● GOAL
Write out every record in full, exactly as written, please.

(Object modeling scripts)
------
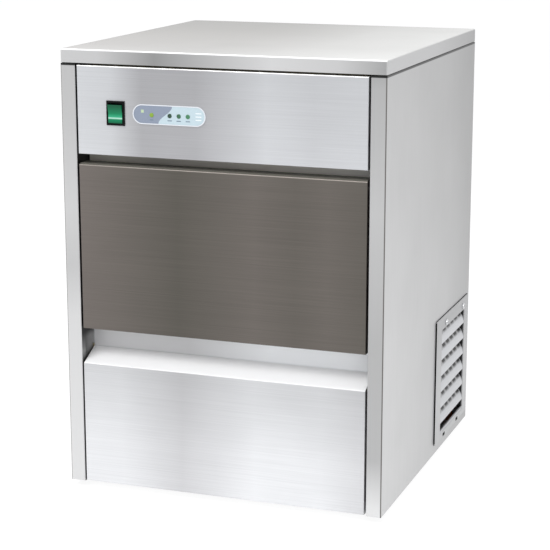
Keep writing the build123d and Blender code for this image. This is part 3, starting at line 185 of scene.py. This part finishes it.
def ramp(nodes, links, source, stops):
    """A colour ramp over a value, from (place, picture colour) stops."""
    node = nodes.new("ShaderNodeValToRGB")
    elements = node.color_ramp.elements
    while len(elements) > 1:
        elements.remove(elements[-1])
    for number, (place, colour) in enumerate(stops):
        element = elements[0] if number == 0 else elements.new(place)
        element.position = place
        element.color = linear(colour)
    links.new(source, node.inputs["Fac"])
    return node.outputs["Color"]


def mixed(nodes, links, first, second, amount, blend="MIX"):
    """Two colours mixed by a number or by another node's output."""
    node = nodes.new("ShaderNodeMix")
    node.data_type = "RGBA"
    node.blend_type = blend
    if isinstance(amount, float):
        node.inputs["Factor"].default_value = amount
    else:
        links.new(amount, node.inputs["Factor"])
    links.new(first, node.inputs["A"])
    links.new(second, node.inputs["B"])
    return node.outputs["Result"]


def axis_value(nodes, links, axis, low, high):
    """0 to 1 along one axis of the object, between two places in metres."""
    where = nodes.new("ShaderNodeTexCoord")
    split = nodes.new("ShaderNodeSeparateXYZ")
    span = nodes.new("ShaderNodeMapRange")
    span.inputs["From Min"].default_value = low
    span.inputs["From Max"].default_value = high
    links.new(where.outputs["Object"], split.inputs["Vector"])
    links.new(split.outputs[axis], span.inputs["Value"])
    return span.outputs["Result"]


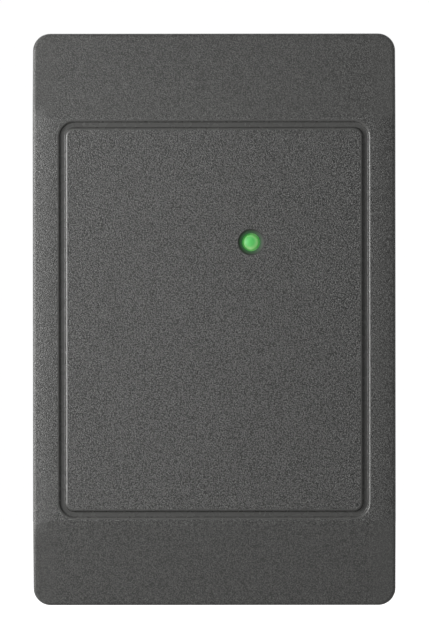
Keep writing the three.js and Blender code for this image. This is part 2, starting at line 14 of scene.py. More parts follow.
------
● SOLUTION TO THE EXERCISE
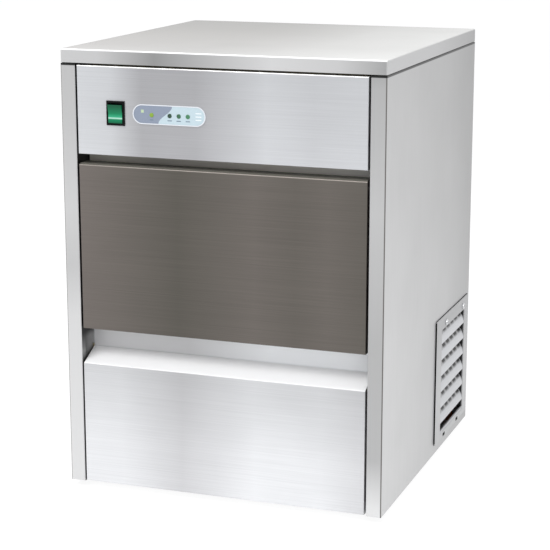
Keep writing the build123d and Blender code for this image. This is part 3, starting at line 185 of scene.py. This part finishes it.
def ramp(nodes, links, source, stops):
    """A colour ramp over a value, from (place, picture colour) stops."""
    node = nodes.new("ShaderNodeValToRGB")
    elements = node.color_ramp.elements
    while len(elements) > 1:
        elements.remove(elements[-1])
    for number, (place, colour) in enumerate(stops):
        element = elements[0] if number == 0 else elements.new(place)
        element.position = place
        element.color = linear(colour)
    links.new(source, node.inputs["Fac"])
    return node.outputs["Color"]


def mixed(nodes, links, first, second, amount, blend="MIX"):
    """Two colours mixed by a number or by another node's output."""
    node = nodes.new("ShaderNodeMix")
    node.data_type = "RGBA"
    node.blend_type = blend
    if isinstance(amount, float):
        node.inputs["Factor"].default_value = amount
    else:
        links.new(amount, node.inputs["Factor"])
    links.new(first, node.inputs["A"])
    links.new(second, node.inputs["B"])
    return node.outputs["Result"]


def axis_value(nodes, links, axis, low, high):
    """0 to 1 along one axis of the object, between two places in metres."""
    where = nodes.new("ShaderNodeTexCoord")
    split = nodes.new("ShaderNodeSeparateXYZ")
    span = nodes.new("ShaderNodeMapRange")
    span.inputs["From Min"].default_value = low
    span.inputs["From Max"].default_value = high
    links.new(where.outputs["Object"], split.inputs["Vector"])
    links.new(split.outputs[axis], span.inputs["Value"])
    return span.outputs["Result"]


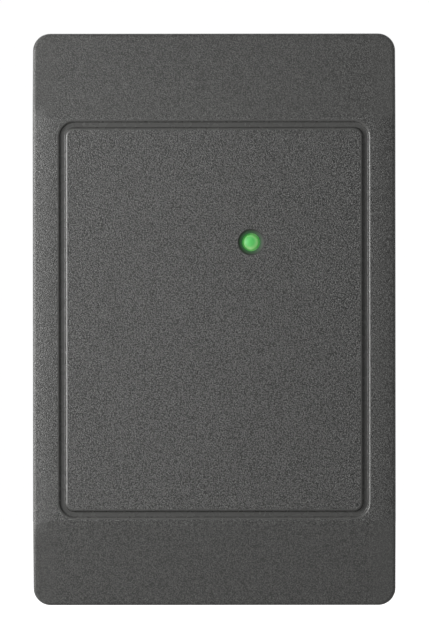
Keep writing the three.js and Blender code for this image. This is part 2, starting at line 14 of scene.py. More parts follow.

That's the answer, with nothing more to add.